In April, the Financial Times reported that DIC Corp refused to reveal how much of the art in the museum it owns. “Investors who have delved further believe that the company owns the majority of it, and that it could altogether be worth many hundreds of millions of dollars, perhaps even $1bn,” the publication wrote.
“The Board of Directors has discussed the Company’s policy regarding operation of the museum extensively to date,” the statement reads. “If one regards the museum simply as an owned asset, it is clear that it is not necessarily being used effectively, particularly from the perspective of capital efficiency. Having identified the improvement of capital efficiency as an urgent management challenge, the Company believes the time has come to reconsider the positioning of the museum’s operations in terms of both social and economic value.”
DIC Corp is now considering three options for the museum’s future. They are maintaining the status quo, downsizing and relocation, or discontinuing operations. The Corporate Value Improvement Committee has advised that “continued operation of the museum under the current arrangement is not considered practicable”
“From the perspective of operating costs, the two viable proposals that should be considered in detail are downsize and relocate, assuming a relocation to Tokyo, or discontinue,” the committee advises, as per the statement.
In July, Oasis’s founder and chief investment officer, Seth Fischer, said Japanese asset managers are increasingly in favor of the activist fund targeting poorly performing companies.

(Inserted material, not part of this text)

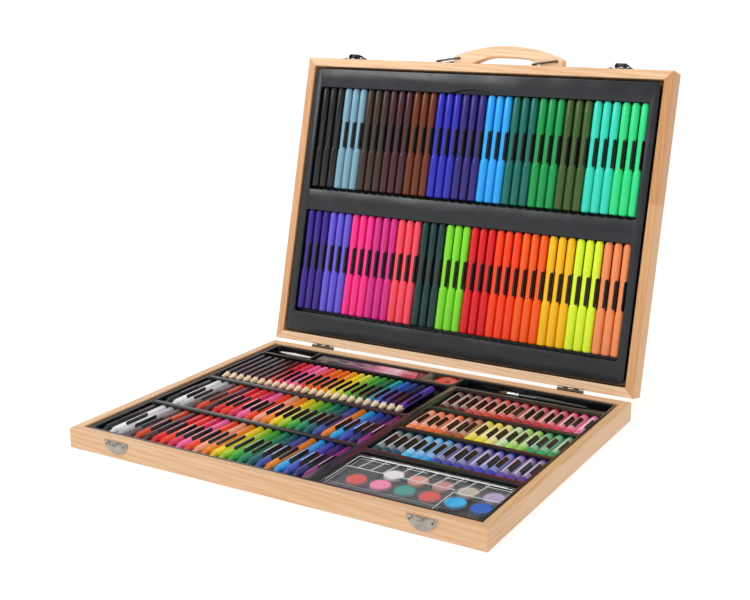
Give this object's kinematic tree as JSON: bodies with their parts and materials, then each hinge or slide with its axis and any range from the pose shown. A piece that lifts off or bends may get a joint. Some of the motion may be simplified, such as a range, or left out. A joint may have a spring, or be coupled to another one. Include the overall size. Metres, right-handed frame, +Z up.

Oasis, which does not publicly declare its assets under management, has initiated high-profile campaigns against several Japanese firms over the past year. The fund has demanded changes at each company.
“Our best allies are domestic asset managers who today see bad corporate governance as shameful,” Fischer said.
Japan’s government and the Tokyo Stock Exchange have been putting pressure on companies to improve their corporate governance and capital allocation over the past decade, with a view to drawing in more international investors.
The DIC Museum is slated to be temporarily closed in January 2025.
DIC Corp’s board of directors is meeting in December to “reach a firm conclusion” on the museum’s future, the statement adds.